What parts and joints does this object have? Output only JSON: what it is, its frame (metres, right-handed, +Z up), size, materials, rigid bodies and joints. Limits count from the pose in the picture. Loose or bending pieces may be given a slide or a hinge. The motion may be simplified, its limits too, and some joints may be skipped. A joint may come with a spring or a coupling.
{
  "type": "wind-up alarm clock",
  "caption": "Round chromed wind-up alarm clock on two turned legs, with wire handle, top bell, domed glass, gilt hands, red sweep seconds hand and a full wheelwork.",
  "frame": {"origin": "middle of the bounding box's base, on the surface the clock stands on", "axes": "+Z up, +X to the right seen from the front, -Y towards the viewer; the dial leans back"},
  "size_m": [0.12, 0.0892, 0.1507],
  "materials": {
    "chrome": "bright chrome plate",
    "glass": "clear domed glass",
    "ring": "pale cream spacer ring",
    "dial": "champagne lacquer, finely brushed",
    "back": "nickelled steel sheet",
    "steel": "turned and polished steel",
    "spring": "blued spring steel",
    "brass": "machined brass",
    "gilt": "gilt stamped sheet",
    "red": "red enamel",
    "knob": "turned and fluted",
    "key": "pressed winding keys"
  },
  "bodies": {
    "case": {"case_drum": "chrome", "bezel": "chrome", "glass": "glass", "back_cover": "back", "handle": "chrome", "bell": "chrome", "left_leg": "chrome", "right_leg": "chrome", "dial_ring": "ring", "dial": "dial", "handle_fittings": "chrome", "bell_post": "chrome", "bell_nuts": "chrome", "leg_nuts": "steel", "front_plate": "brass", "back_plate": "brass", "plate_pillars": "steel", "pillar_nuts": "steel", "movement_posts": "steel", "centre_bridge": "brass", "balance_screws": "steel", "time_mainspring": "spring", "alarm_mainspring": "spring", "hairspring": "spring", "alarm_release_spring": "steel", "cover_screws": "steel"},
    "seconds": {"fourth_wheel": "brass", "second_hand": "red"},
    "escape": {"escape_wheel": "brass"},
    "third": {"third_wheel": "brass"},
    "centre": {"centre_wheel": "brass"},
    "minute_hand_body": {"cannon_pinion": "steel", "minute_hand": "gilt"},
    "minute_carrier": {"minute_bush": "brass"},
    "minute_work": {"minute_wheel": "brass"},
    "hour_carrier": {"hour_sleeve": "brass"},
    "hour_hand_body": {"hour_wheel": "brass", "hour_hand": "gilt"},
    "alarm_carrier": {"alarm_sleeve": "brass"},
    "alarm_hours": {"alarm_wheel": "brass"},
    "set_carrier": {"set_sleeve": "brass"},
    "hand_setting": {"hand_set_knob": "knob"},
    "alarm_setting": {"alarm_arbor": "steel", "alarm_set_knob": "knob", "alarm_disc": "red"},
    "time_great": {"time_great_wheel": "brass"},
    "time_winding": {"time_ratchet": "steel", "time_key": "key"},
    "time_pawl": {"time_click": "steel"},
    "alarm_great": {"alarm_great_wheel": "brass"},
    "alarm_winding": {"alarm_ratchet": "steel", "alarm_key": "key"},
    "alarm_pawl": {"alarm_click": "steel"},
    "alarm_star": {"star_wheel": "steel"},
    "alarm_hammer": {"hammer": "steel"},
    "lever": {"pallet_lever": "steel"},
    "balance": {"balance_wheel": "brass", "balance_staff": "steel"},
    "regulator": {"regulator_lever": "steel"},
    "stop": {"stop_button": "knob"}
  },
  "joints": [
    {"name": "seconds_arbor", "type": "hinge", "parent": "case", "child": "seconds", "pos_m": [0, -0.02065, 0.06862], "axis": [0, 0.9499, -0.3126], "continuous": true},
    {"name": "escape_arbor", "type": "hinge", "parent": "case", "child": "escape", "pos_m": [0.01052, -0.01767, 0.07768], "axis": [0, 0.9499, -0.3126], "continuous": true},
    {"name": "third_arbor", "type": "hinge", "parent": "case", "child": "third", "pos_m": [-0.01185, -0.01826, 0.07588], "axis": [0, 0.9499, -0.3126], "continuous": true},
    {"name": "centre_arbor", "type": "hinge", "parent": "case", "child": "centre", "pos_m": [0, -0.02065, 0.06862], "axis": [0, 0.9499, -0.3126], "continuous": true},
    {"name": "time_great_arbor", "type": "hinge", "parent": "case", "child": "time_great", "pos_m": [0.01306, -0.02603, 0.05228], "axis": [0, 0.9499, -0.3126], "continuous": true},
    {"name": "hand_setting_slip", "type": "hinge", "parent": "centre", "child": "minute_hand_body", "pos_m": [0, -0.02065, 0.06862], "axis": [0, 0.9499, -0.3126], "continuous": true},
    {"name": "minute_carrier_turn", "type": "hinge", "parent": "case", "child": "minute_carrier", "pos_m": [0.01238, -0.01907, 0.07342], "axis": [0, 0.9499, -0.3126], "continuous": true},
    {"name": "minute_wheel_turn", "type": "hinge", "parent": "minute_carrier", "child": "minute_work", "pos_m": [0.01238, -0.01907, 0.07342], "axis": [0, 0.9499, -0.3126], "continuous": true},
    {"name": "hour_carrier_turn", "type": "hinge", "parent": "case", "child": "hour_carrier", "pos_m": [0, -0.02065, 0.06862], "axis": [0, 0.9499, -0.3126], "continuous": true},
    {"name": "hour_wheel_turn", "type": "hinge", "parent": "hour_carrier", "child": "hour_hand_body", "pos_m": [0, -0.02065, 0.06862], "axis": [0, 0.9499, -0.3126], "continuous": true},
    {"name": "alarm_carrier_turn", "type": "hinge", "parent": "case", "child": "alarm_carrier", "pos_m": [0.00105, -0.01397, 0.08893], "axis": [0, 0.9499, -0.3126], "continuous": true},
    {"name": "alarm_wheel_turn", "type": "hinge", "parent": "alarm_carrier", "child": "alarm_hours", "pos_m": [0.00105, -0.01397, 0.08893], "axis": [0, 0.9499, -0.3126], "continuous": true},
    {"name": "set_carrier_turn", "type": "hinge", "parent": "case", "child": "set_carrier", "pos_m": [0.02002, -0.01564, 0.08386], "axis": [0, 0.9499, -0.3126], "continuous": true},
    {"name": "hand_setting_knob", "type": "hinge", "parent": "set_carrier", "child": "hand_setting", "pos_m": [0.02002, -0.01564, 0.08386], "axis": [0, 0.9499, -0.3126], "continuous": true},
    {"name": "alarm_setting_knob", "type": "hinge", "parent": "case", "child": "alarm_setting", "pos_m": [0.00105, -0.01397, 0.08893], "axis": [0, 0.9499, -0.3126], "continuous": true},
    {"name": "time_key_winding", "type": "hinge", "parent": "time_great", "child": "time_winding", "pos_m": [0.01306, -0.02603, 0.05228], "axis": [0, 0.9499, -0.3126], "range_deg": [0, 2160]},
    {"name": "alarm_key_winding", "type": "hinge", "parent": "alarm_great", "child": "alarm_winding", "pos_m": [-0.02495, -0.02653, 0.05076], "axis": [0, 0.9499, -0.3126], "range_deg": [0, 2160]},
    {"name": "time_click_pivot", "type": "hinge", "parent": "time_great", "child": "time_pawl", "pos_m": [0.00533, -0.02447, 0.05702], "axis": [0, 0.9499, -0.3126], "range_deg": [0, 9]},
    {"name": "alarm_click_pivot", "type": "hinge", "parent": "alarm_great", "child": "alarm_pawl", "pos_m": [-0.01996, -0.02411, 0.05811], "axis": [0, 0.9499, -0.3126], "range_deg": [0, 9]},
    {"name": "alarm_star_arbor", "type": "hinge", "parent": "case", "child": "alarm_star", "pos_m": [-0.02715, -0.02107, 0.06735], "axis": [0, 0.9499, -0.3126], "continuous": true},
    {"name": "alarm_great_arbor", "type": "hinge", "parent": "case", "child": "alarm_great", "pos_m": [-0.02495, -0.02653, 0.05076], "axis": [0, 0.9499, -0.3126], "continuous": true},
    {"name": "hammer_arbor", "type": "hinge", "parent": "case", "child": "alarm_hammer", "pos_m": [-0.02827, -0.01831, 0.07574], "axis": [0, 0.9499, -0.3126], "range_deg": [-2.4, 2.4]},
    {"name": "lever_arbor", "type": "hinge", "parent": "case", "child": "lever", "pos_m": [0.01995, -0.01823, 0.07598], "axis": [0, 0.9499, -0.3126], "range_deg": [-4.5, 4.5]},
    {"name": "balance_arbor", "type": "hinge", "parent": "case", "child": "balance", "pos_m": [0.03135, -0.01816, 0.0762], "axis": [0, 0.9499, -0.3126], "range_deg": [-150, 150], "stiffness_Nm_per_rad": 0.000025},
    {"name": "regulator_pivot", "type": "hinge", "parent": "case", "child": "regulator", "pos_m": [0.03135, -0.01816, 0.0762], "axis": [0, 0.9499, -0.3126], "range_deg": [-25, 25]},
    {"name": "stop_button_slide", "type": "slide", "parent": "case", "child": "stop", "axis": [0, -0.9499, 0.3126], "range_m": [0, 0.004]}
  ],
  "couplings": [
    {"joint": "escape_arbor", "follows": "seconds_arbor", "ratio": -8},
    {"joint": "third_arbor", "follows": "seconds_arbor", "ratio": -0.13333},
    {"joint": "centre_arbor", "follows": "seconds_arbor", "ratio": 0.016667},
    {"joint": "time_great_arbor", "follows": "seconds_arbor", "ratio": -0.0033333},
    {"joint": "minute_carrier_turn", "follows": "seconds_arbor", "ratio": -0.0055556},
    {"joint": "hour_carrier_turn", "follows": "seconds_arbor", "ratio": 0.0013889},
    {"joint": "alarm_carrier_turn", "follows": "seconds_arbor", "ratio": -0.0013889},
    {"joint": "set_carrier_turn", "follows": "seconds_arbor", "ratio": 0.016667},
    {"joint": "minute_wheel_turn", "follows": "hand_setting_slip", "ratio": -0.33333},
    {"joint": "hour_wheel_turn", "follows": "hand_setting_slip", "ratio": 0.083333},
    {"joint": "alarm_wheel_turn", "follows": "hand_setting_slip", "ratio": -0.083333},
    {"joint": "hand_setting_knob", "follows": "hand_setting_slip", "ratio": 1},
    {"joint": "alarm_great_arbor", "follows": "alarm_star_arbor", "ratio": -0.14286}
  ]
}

★ ★ ★ ★ ★ ★ ★

Find every line with "materials" in the listing and state how many there are, nothing else.

2